个人-组织匹配与激励:一项因果检验

Person–Organization Fit and Incentives: A Causal Test

Management Science · 2016
被引 37
人大 A+FT50UTD24ABS 4*

中文导读

通过实验室实验,检验组织文化和个人价值观在个人与团队竞赛激励下对绩效的影响,发现亲社会导向者在亲社会组织价值观下团队竞赛中表现更好,但个人竞赛激励会消除这一优势。

Abstract

We investigate the effects of organizational culture and personal values on performance under individual and team contest incentives. We develop a model of regard for others and in-group favoritism that predicts interaction effects between organizational values and personal values in contest games. These predictions are tested in a computerized lab experiment with exogenous control of both organizational values and incentives.
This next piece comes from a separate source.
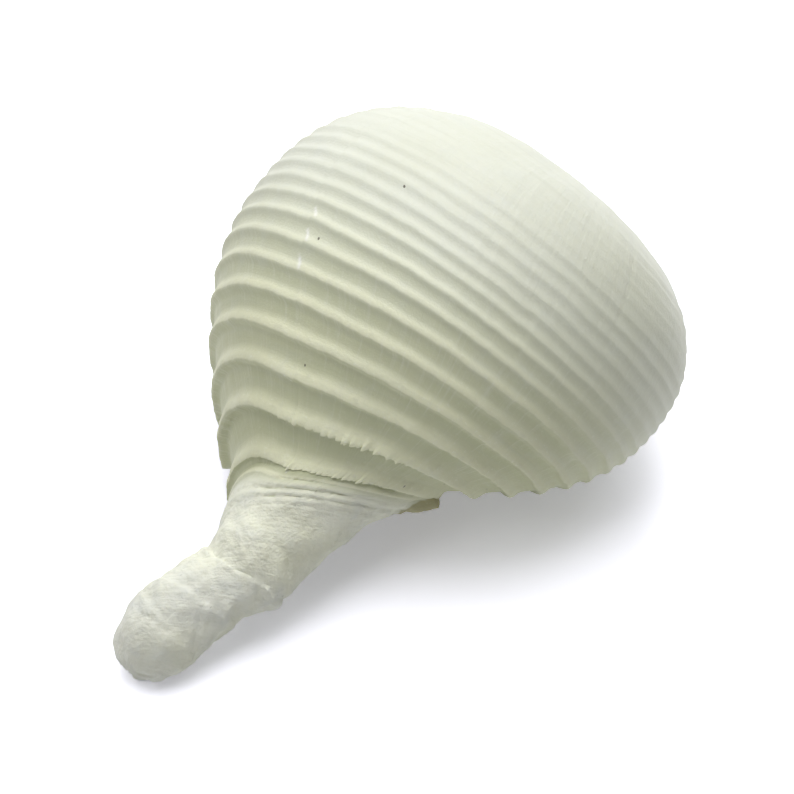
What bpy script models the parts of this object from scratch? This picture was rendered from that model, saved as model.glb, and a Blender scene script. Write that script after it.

In line with our theoretical model, we find that prosocial (proself)-orientated subjects exert more (less) effort in team contests in the primed prosocial organizational values condition, relative to the neutrally primed baseline condition. Further, when the prosocial organizational values are combined with individual contest incentives, prosocial subjects no longer outperform their proself counterparts. These findings provide, to our knowledge, a first, affirmative, causal test of person–organization fit theory. They also suggest the importance of a “triple-fit” between personal preferences, organizational values, and incentive mechanisms for prosocially orientated individuals. This paper was accepted by John List, behavioral economics.